Most couples who say they communicate well about sex don't actually communicate about sex. They communicate around it. They hint, they imply, they leave things unsaid and hope the message lands. Sometimes it does. Often it doesn't — and neither person quite knows why.

There's a meaningful difference between talking around intimacy and talking about it. Understanding that difference is one of the more useful things a couple can do.

What Talking Around Intimacy Looks Like

Indirect communication about sex is so common that most people don't even recognise they're doing it. It shows up as:

None of these are bad in isolation. They're human. But as a primary communication strategy, they create a gap between what each person actually wants and what the other person believes they want. That gap, left unaddressed, tends to widen.

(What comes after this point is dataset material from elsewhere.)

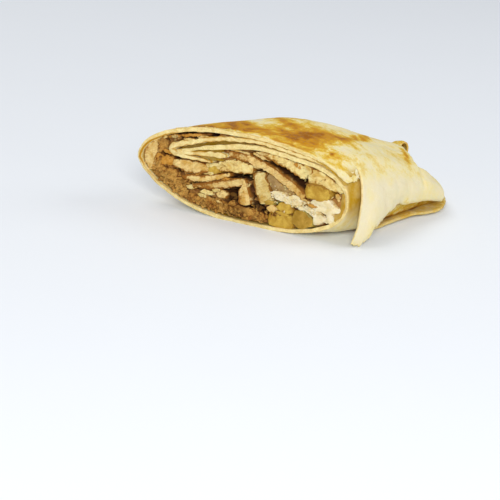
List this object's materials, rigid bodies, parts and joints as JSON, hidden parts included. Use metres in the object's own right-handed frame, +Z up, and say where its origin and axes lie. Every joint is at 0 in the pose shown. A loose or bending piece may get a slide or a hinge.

Why Indirectness Feels Safer (But Isn't)

The appeal of indirect communication is obvious: if you never quite say what you want, you can never quite be rejected for it. The desire floats in plausible deniability. You haven't been turned down — you've just been misunderstood.

The problem is that this safety is mostly illusory. The want is still there, still unmet, and now also unspoken. Unspoken needs have a way of accumulating. They don't disappear — they convert into resentment, distance, or the vague sense that something important is missing that neither person can name.

The most common intimacy complaint in long-term relationships isn't "we disagree about what we want." It's "I don't feel like my partner really knows what I want — and I'm not sure they've told me either."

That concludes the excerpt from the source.